*Information supplied*
-------
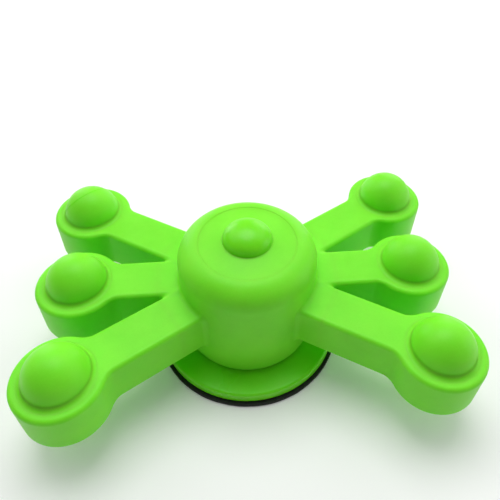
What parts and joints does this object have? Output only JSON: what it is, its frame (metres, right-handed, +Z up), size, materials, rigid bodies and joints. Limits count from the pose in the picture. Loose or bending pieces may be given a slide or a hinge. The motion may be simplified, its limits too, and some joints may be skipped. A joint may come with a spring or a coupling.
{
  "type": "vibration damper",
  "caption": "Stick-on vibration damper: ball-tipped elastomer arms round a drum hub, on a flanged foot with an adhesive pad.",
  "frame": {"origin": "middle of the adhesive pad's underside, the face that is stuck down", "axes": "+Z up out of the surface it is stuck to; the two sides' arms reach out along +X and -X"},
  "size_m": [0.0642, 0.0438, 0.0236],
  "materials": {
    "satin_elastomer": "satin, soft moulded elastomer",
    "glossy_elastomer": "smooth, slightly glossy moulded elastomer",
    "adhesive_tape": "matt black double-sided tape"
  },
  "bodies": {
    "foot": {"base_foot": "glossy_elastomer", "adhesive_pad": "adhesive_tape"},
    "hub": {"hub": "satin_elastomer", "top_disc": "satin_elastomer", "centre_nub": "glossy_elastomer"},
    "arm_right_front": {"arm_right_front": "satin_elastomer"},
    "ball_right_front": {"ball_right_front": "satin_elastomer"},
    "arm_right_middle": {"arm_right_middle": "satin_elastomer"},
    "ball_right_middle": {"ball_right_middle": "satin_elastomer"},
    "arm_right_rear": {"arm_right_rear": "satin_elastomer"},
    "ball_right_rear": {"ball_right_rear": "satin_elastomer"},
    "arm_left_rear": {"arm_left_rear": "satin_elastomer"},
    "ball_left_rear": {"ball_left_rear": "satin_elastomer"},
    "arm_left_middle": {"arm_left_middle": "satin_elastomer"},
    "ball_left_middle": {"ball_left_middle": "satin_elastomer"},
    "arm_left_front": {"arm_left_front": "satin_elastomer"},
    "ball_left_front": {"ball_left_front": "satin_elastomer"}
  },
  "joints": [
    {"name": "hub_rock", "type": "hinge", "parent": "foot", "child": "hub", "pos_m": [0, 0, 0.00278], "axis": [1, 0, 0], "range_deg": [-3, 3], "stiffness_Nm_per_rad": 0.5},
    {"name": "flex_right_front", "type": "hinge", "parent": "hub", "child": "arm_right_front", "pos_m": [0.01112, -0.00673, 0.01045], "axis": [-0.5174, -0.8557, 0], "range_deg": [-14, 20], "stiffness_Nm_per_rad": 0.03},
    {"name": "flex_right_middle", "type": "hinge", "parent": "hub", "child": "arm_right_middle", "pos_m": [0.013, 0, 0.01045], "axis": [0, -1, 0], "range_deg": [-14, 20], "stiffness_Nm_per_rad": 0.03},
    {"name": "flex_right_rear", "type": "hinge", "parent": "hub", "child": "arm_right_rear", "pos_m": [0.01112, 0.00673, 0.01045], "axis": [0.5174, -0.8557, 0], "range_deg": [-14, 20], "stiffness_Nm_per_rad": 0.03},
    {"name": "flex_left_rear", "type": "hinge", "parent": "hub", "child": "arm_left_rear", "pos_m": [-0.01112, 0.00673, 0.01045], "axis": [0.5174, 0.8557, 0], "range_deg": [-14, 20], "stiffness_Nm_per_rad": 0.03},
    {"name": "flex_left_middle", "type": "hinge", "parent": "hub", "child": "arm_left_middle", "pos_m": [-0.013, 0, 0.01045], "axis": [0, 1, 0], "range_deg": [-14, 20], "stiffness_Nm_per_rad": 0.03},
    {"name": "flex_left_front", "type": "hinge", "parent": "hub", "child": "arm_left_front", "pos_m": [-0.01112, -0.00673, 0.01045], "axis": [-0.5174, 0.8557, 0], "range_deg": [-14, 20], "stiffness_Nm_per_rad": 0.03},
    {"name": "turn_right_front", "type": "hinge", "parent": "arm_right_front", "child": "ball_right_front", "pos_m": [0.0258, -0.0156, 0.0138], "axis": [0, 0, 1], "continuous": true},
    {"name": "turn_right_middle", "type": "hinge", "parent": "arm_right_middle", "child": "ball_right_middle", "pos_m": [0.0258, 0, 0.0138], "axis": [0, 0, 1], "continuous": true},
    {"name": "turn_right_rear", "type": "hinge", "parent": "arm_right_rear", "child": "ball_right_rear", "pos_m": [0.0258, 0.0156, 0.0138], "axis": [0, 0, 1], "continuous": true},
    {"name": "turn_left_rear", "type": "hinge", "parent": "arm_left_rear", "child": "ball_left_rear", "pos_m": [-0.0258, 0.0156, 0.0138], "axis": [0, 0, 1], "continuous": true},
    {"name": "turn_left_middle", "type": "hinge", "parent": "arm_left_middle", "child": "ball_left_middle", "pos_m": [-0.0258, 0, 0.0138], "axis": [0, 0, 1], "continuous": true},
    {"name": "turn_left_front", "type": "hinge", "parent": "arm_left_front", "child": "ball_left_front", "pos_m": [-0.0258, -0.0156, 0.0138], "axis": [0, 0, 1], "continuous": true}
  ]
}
-------
*Job*
Return all of the data exactly as it reads.

*Solution to this task*
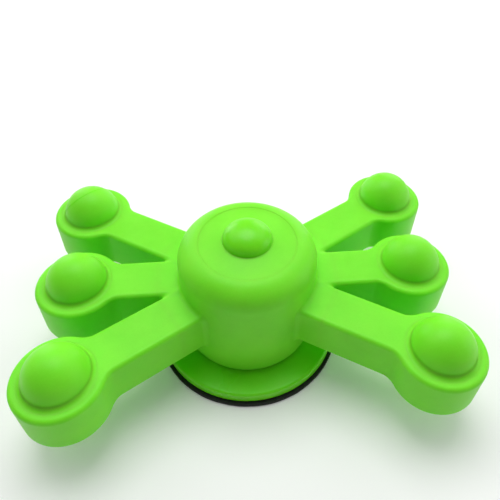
What parts and joints does this object have? Output only JSON: what it is, its frame (metres, right-handed, +Z up), size, materials, rigid bodies and joints. Limits count from the pose in the picture. Loose or bending pieces may be given a slide or a hinge. The motion may be simplified, its limits too, and some joints may be skipped. A joint may come with a spring or a coupling.
{
  "type": "vibration damper",
  "caption": "Stick-on vibration damper: ball-tipped elastomer arms round a drum hub, on a flanged foot with an adhesive pad.",
  "frame": {"origin": "middle of the adhesive pad's underside, the face that is stuck down", "axes": "+Z up out of the surface it is stuck to; the two sides' arms reach out along +X and -X"},
  "size_m": [0.0642, 0.0438, 0.0236],
  "materials": {
    "satin_elastomer": "satin, soft moulded elastomer",
    "glossy_elastomer": "smooth, slightly glossy moulded elastomer",
    "adhesive_tape": "matt black double-sided tape"
  },
  "bodies": {
    "foot": {"base_foot": "glossy_elastomer", "adhesive_pad": "adhesive_tape"},
    "hub": {"hub": "satin_elastomer", "top_disc": "satin_elastomer", "centre_nub": "glossy_elastomer"},
    "arm_right_front": {"arm_right_front": "satin_elastomer"},
    "ball_right_front": {"ball_right_front": "satin_elastomer"},
    "arm_right_middle": {"arm_right_middle": "satin_elastomer"},
    "ball_right_middle": {"ball_right_middle": "satin_elastomer"},
    "arm_right_rear": {"arm_right_rear": "satin_elastomer"},
    "ball_right_rear": {"ball_right_rear": "satin_elastomer"},
    "arm_left_rear": {"arm_left_rear": "satin_elastomer"},
    "ball_left_rear": {"ball_left_rear": "satin_elastomer"},
    "arm_left_middle": {"arm_left_middle": "satin_elastomer"},
    "ball_left_middle": {"ball_left_middle": "satin_elastomer"},
    "arm_left_front": {"arm_left_front": "satin_elastomer"},
    "ball_left_front": {"ball_left_front": "satin_elastomer"}
  },
  "joints": [
    {"name": "hub_rock", "type": "hinge", "parent": "foot", "child": "hub", "pos_m": [0, 0, 0.00278], "axis": [1, 0, 0], "range_deg": [-3, 3], "stiffness_Nm_per_rad": 0.5},
    {"name": "flex_right_front", "type": "hinge", "parent": "hub", "child": "arm_right_front", "pos_m": [0.01112, -0.00673, 0.01045], "axis": [-0.5174, -0.8557, 0], "range_deg": [-14, 20], "stiffness_Nm_per_rad": 0.03},
    {"name": "flex_right_middle", "type": "hinge", "parent": "hub", "child": "arm_right_middle", "pos_m": [0.013, 0, 0.01045], "axis": [0, -1, 0], "range_deg": [-14, 20], "stiffness_Nm_per_rad": 0.03},
    {"name": "flex_right_rear", "type": "hinge", "parent": "hub", "child": "arm_right_rear", "pos_m": [0.01112, 0.00673, 0.01045], "axis": [0.5174, -0.8557, 0], "range_deg": [-14, 20], "stiffness_Nm_per_rad": 0.03},
    {"name": "flex_left_rear", "type": "hinge", "parent": "hub", "child": "arm_left_rear", "pos_m": [-0.01112, 0.00673, 0.01045], "axis": [0.5174, 0.8557, 0], "range_deg": [-14, 20], "stiffness_Nm_per_rad": 0.03},
    {"name": "flex_left_middle", "type": "hinge", "parent": "hub", "child": "arm_left_middle", "pos_m": [-0.013, 0, 0.01045], "axis": [0, 1, 0], "range_deg": [-14, 20], "stiffness_Nm_per_rad": 0.03},
    {"name": "flex_left_front", "type": "hinge", "parent": "hub", "child": "arm_left_front", "pos_m": [-0.01112, -0.00673, 0.01045], "axis": [-0.5174, 0.8557, 0], "range_deg": [-14, 20], "stiffness_Nm_per_rad": 0.03},
    {"name": "turn_right_front", "type": "hinge", "parent": "arm_right_front", "child": "ball_right_front", "pos_m": [0.0258, -0.0156, 0.0138], "axis": [0, 0, 1], "continuous": true},
    {"name": "turn_right_middle", "type": "hinge", "parent": "arm_right_middle", "child": "ball_right_middle", "pos_m": [0.0258, 0, 0.0138], "axis": [0, 0, 1], "continuous": true},
    {"name": "turn_right_rear", "type": "hinge", "parent": "arm_right_rear", "child": "ball_right_rear", "pos_m": [0.0258, 0.0156, 0.0138], "axis": [0, 0, 1], "continuous": true},
    {"name": "turn_left_rear", "type": "hinge", "parent": "arm_left_rear", "child": "ball_left_rear", "pos_m": [-0.0258, 0.0156, 0.0138], "axis": [0, 0, 1], "continuous": true},
    {"name": "turn_left_middle", "type": "hinge", "parent": "arm_left_middle", "child": "ball_left_middle", "pos_m": [-0.0258, 0, 0.0138], "axis": [0, 0, 1], "continuous": true},
    {"name": "turn_left_front", "type": "hinge", "parent": "arm_left_front", "child": "ball_left_front", "pos_m": [-0.0258, -0.0156, 0.0138], "axis": [0, 0, 1], "continuous": true}
  ]
}